Pharmacological NRF2 activation as a strategy for protecting mitochndrial DNA

Lead Research Organisation: University of Dundee
Department Name: Cellular Medicine


Maintaining intracellular homeostasis in a changing environment is essential for cell survival. The nuclear factor-erythroid 2 p45-related factor 2 (NRF2, gene name NFE2L2) allows adaptation and survival under various conditions of stress. Activation of NRF2 results in upregulation of networks of proteins that protect against the consequences of proteotoxic, oxidative and electrophilic stress; conversely, the ability to upregulate NRF2 is compromised in many pathological conditions, and declines with aging1. Under basal conditions, NRF2 is targeted for ubiquitination and proteasomal degradation by its main cytoplasmic repressor Kelch-like ECH-associated protein 1 (KEAP1), which serves as a substrate adaptor protein for Cullin3/Rbx1 ubiquitin ligase. Electrophiles and oxidants (termed inducers) activate NRF2 by modifying cysteine sensors of KEAP1, and disrupt the cycle of KEAP1-mediated degradation of NRF22. Consequently, free KEAP1 is not regenerated, and newly synthesized NRF2 is stabilized. In the nucleus, NRF2 forms a heterodimer with a small MAF transcription factor, and the heterodimer activates transcription of target genes. NRF2 plays an important role in the control of cellular bioenergetics and mitochondrial health3.

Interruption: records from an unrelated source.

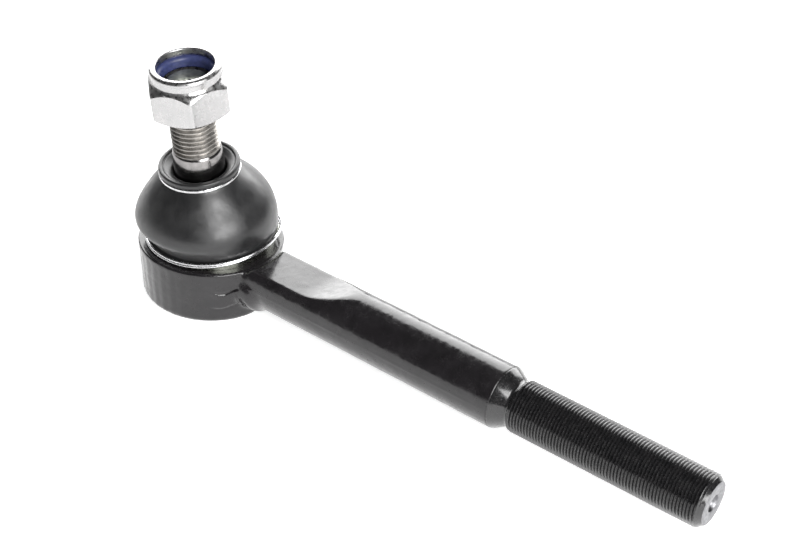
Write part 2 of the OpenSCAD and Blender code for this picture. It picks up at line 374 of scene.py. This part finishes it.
def spring_wire():
    s = Surface("bright_spring_wire", (0.72, 0.72, 0.73), metallic=1.0, roughness=0.2)
    s.color(s.grain(0.8, detail=4), (0.3, (0.55, 0.55, 0.56)), (0.7, (0.82, 0.82, 0.83)))
    s.rough(s.grain(1.4, detail=3), 0.14, 0.30)
    s.bump(s.grain(4.0, detail=3), 0.004, 0.5)
    return s.material


def acetal():
    s = Surface("acetal_seat", (0.78, 0.75, 0.66), roughness=0.45, Subsurface_Weight=0.1,
                Subsurface_Scale=0.001)
    s.color(s.grain(0.3, detail=4), (0.3, (0.72, 0.69, 0.60)), (0.7, (0.83, 0.80, 0.72)))
    s.rough(s.grain(1.0, detail=3), 0.38, 0.55)
    s.bump(s.grain(2.0, detail=3), 0.01, 0.6)
    return s.material


def washer_steel():
    s = Surface("oiled_spring_steel", (0.22, 0.23, 0.26), metallic=1.0, roughness=0.34)
    s.color(s.grain(0.3, detail=5, warp=0.5), (0.3, (0.15, 0.15, 0.18)), (0.7, (0.30, 0.30, 0.34)))
    s.rough(s.grain(1.0, detail=4), 0.26, 0.46)
    s.bump(s.grain(3.0, detail=3), 0.008, 0.6)
    return s.material


def pressed_cap_paint():
    s = Surface("pressed_cap_paint", (0.018, 0.018, 0.02), roughness=0.34, Coat_Weight=0.2,
                Coat_Roughness=0.2)
    s.color(s.grain(0.3, detail=4), (0.3, (0.012, 0.012, 0.013)), (0.7, (0.028, 0.028, 0.030)))
    s.rough(s.grain(0.8, detail=4), 0.26, 0.46)
    s.bump(s.grain(1.5, detail=4), 0.02, 0.6)
    return s.material


# ---------------------------------------------------------------- forging: cup and shank
PAINT = forged_paint()
TURNED = turned_paint()
SAWN = end_face_steel()


def smoothstep(a, b, x):
    t = np.clip((x - a) / (b - a), 0, 1)
    return t * t * (3 - 2 * t)


def soft_min(a, b, width):
    """The smaller of a and b, with the corner between them rounded over about width."""
    h = np.clip(0.5 + 0.5 * (b - a) / width, 0, 1)
    return b + (a - b) * h - width * h * (1 - h)


def cup_solid():
    lathe = Lathe(144, closed=True)
    lathe.profile([(CAVITY_R - 0.4, -CUP_DEPTH)]
                  + arc(CUP_FOOT_R - 2.2, -CUP_DEPTH + 2.2, 2.2, -90, 0, 8)
                  + [(CUP_RIM_R, CUP_RIM_Z - 0.5)]
                  + arc(CUP_RIM_R - 0.5, CUP_RIM_Z - 0.5, 0.5, 20, 90, 3)
                  + [(17.8, CUP_RIM_Z), (17.8, 7.6), (18.5, 7.6), (18.5, 9.1), (17.8, 9.8), (12.2, 9.8),
                     (10.7, CAVITY_TOP), (CAVITY_R, CAVITY_TOP), (CAVITY_R, CAP_ROOF),
                     (CAVITY_R + 1.4, CAP_ROOF), (CAVITY_R + 1.4, -13.25), (CAVITY_R - 0.4, -13.25)])
    return lathe.build()


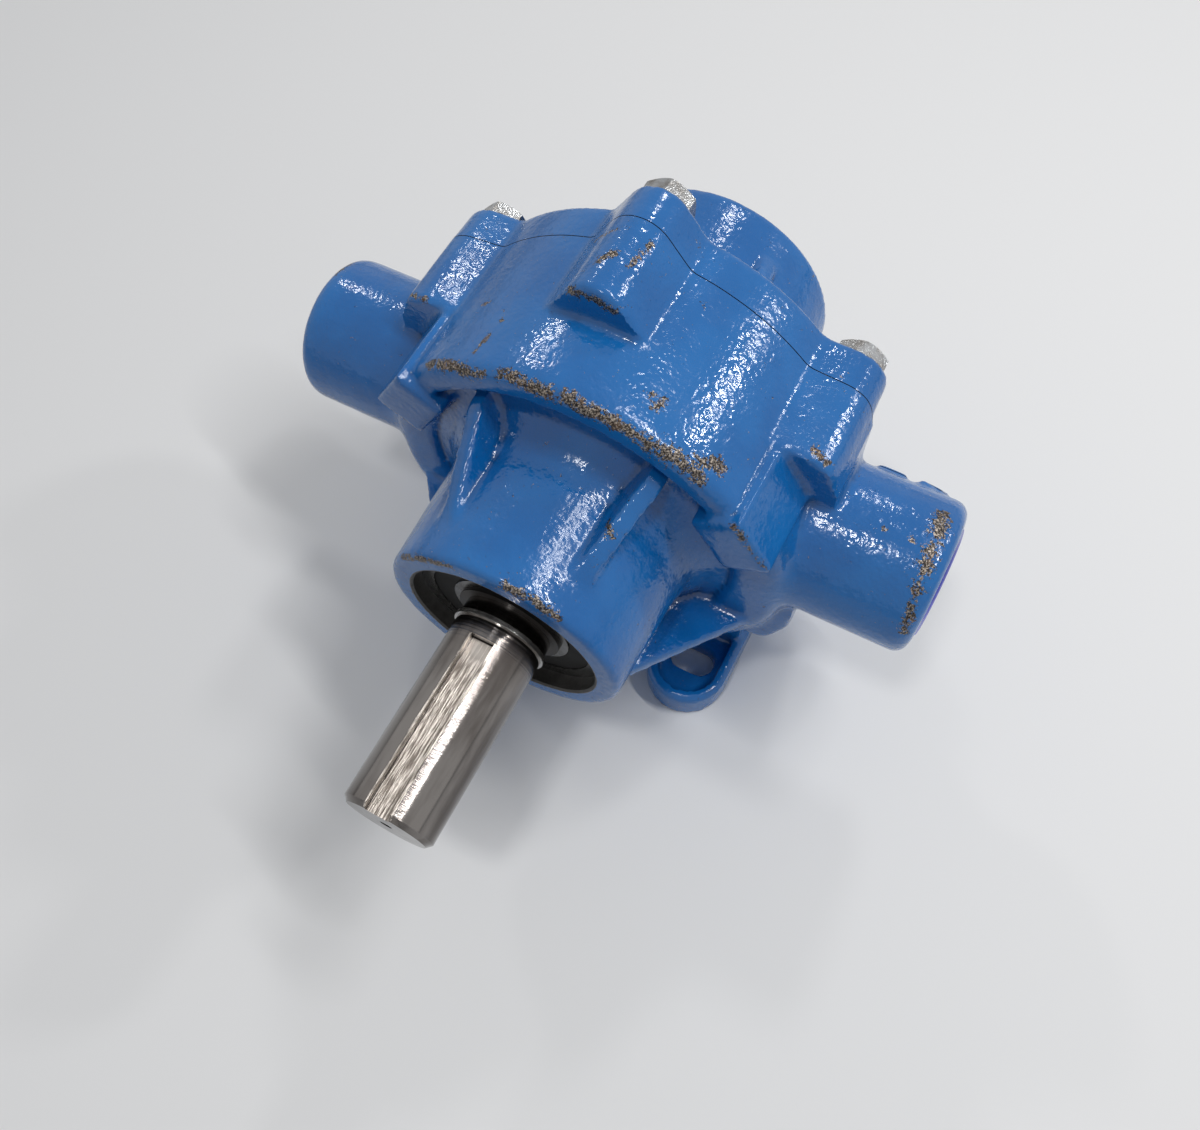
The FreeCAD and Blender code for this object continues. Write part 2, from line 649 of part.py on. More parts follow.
def rear_rib(name, angle):
    """A small triangular rib between the rear hub and the end plate."""
    rib = plate(
        name,
        "YZ_Plane",
        [
            ("dim.rear_rib_end", "dim.rear_hub_radius - 0.5"),
            ("dim.parting + dim.plate_thickness", "dim.rear_rib_reach"),
            ("dim.parting + 2", "dim.rear_rib_reach"),
            ("dim.parting + 2", "dim.bearing_radius + 2"),
            ("dim.rear_rib_end", "dim.bearing_radius + 2"),
        ],
        "dim.rib_thickness",
        both_ways=True,
    )
    return aim(place(rib), angle)


def side_web(name, side):
    """A level web from the side of the front hub back to the wall."""
    web = plate(
        name,
        "XY_Plane",
        [
            (f"{side} * dim.bearing_radius", "-dim.web_front"),
            (f"{side} * dim.web_hub_reach", "-dim.web_front"),
            (f"{side} * dim.web_reach", "-dim.body_front"),
            (f"{side} * dim.web_reach", "-dim.chamber_front - 2"),
            (f"{side} * dim.bearing_radius", "-dim.chamber_front - 2"),
        ],
        "dim.web_thickness",
        both_ways=True,
    )
    return place(web, z="dim.shaft_height - dim.web_drop")


def root_cove():
    """The hollow fillet between the front hub and the floor of the recess."""
    inner, back = "(dim.hub_root_radius - 0.5)", "-dim.chamber_front - 2"
    front = "(-dim.pocket_floor - dim.cove_radius)"
    corners = [("dim.bearing_radius", front), (inner, front)]
    for turn in (30, 60, 90):
        radius = f"{inner} + dim.cove_radius * (1 - cos({turn}))"
        corners.append((radius, f"{front} + dim.cove_radius * sin({turn})"))
    corners += [(f"{inner} + dim.cove_radius", back), ("dim.bearing_radius", back)]
    return turned("root_cove", corners)


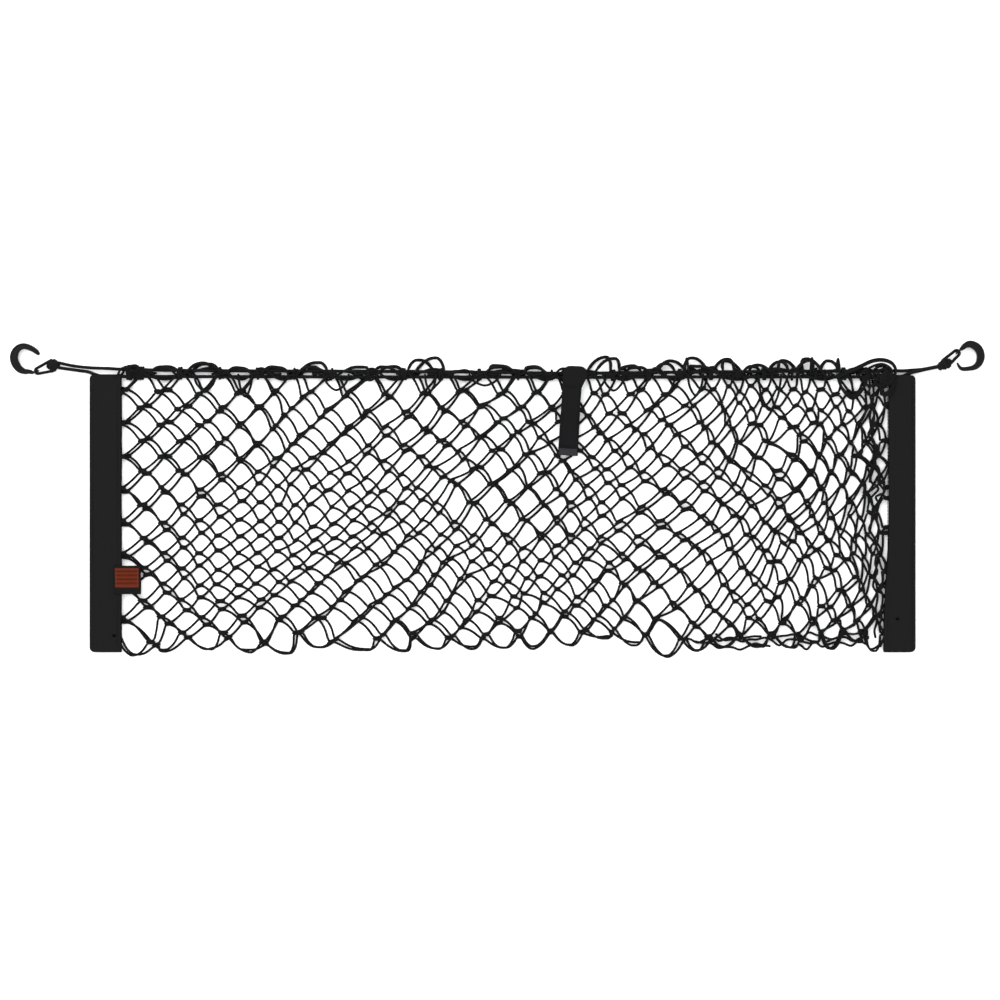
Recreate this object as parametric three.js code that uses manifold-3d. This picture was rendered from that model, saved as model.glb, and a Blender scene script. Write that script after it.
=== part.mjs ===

Pharmacological activation of NRF2 protects against excess production of reactive oxygen species (ROS) by mitochondria and NADPH oxidase4, and inhibits inflammation. One mechanism involves NRF2 activation by the mitochondrial immunometabolite, itaconate, which is produced from the decarboxylation of cis-aconitate during metabolic reprogramming in activated macrophages5. From the mitochondrion, itaconate is exported to the cytoplasm where it alkylates cysteine sensors in
KEAP1 and inactivates it. Consequently, Nrf2 accumulates and inhibits the production of proinflammatory cytokines, such as IL6 and IL1B. Excess production of ROS during oxidative stress and inflammation can oxidize mitochondrial DNA (mtDNA), which then exits the mitochondrion,
triggering inflammation6. The aim of this project is to test the hypothesis that pharmacological activation of NRF2 protects mtDNA against damage and the ensuing inflammation.